Sunday, August 31, 2014

Association rule learning (slides)

Association rule learning is a popular approach to extract rules from large databases. Initially intended to transactional data, especially for the market basket analysis, the method can be applied to any binary or binarized data.

In these slides, we show the outline of the approach. We present a basic algorithm to generate association rules from data. We highlight the influence of the settings (minimum support and minimum confidence) for the reduction of the search space, and thus for the reduction  of the amount of calculations.

Keywords: association rule, association rules, itemset, frequent itemset, eclat algorithm, support, confidence, lift
Slides: Association rule learning
Wikipedia, "Association Rule Learning".
M. Zaki, S. Parthasaraty, M. Ogihara, W. Li, “New Algorithms for Fast Discovery of Association Rules”, in Proc. of KDD’97, p. 283-296, 1997.

Tuesday, August 12, 2014

ROC curve (slides)

The ROC curve is a graphical tool for the evaluation and comparison of binary classifiers. It provides more complete evaluation than the confusion matrix and the error rate.  It is valid even if we deal with a non-representative test set i.e. the observed class frequencies are not an estimate of the prior class probabilities. It is especially useful when we deal with class imbalance, and when the misclassification costs matrix is not well established.
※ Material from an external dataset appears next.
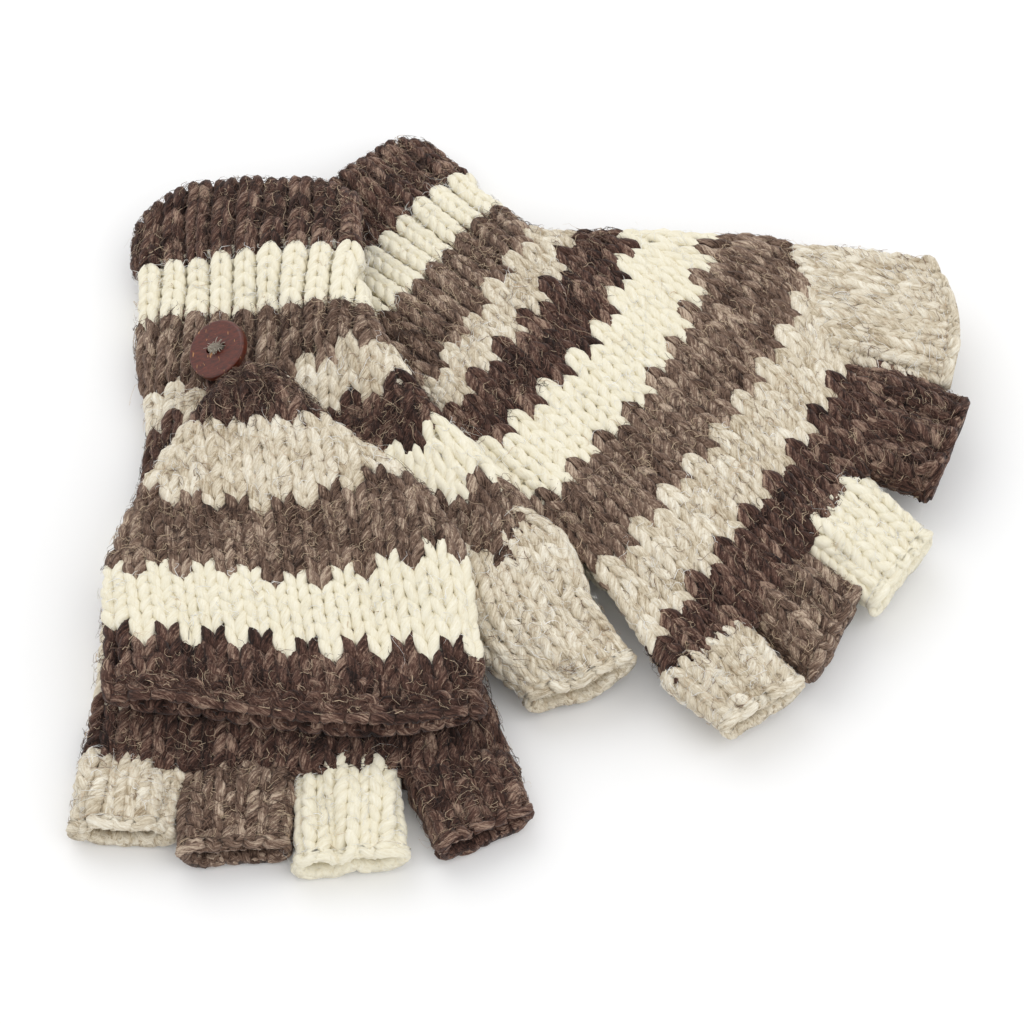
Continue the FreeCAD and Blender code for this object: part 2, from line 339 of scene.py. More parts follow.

In these slides, we show: the ideas underlying the ROC curve; the construction of the curve from a dataset; the calculation of the AUC (area under curve), a synthetic indicator derived from the ROC curve; and the use of the ROC curve for model comparison.

Keywords: receiver operating characteristic, roc curve, auc, area under curve, binary classifier, evaluation, model comparison, class probability estimate, score
Components (Tanagra): SCORING, ROC CURVE
Slides: ROC curve
Wikipedia, "Receiver Operating Characteristic".
T. Fawcett, "An introduction to ROC analysis", Pattern Recognition Letters, 27, 861-874, 2009.

Monday, August 4, 2014

Customer targeting (slides)

Customer targeting is one component of the direct marketing. The aim is to identify the customers which are the most interested in a new product. We are in the data mining context because we create a classifier from a learning sample. But we do not want to classify the instances. We want to measure the probability of the individuals to buy the product i.e. their score, their propensity to purchase. In this context, we use a specific tool - the gain chart (or the cumulative lift curve) - to assess the efficiency of the analysis.

In these slides, we detail the overall process. We emphasize the reading of the gain chart, especially the transposition of the reading of the chart from a labeled sample to the customer database (for which we do not know the values of the target attribute).

Keywords: customer targeting, direct marketing, scoring, score, propensity to purchase
Components (Tanagra): SCORING, LIFT CURVE
Slides: Customer targeting
Microsoft, “Lift chart (Analysis Services – Data Mining)”, SQL Server 2014.
H. Hamilton, “Cumulative Gains and Lift Charts”, in CS 831 – Knowledge Discovery in Databases, 2012.

Saturday, August 2, 2014

Descriptive discriminant analysis (slides)

The descriptive discriminant analysis (DDA) or canonical discriminant analysis is a statistical approach which performs a multivariate characterization of differences between groups. It is related to other factorial approaches such as principal component analysis or canonical correlation analysis.

In these slides, we show the main issues of the approach, and the reading of the results. We show also how the discriminant analysis is related to the predictive discriminant analysis (linear discriminant analysis) which, yet, relies on restrictive statistical assumptions.

Keywords: discriminant analysis, descriptive discriminant analysis, canonical discriminant analysis, predictive discriminant analysis, correlation ratio, R, lda package MASS, sas, proc candisc
Slides: DDA
Dataset: wine_quality.xls
SAS, "CANDISC procedure".